I have a few skateboarding videos of me and my friends and there are a few shots in those videos that we want as pics but i dont know how to anyone have any ideas??


----------



## koala (Mar 27, 2005)

*MovieSnapshot* (freeware)


> MovieSnapshot allows you to easily grab a frame from a video file and save it as JPEG image. Just drag and drop any movie file onto the MovieSnapshot interface, select the frame to grab and click the save button. The program supports all installed DirectShow video and audio codecs.

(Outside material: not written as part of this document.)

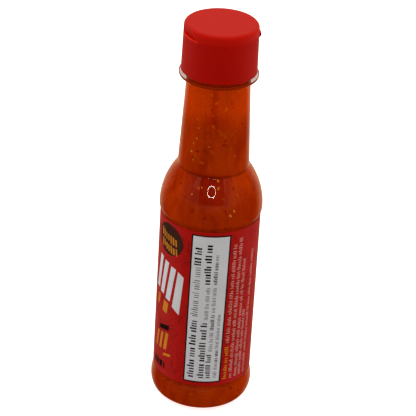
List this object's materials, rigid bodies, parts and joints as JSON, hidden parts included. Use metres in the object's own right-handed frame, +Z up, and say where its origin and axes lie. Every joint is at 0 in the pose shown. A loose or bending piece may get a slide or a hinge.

*Topaz Moment* (shareware)


> Topaz Moment allows you to quickly and easily capture video frames and change them into high quality mega-pixel pictures ... uses advanced enhancement techniques to let you capture frames that are the cleanest, sharpest, and highest in resolution.


----------



## Rick0024 (Sep 26, 2004)

kola, is it true that the pic that you copy will be of poor quality?


----------



## koala (Mar 27, 2005)

I haven't tried either of these programs. The picture quality should be the same as the video quality. If you get an option to save as JPEG, make sure you set it to the highest quality level.

The shareware program, Topaz Moment, probably uses interpolation to slightly blur adjacent pixels giving a smoother, less pixelated image, but the freeware one will be almost as good. You can always edit the captured image to improve contrast, brightness, etc.


----------



## Fler (Jan 25, 2006)

Hi!
Kein problem. It is easy and simple.
Use Adobe Premier.


----------



## koala (Mar 27, 2005)

Adobe Premiere - $850!!! Hardly worth it for a few screen grabs.


----------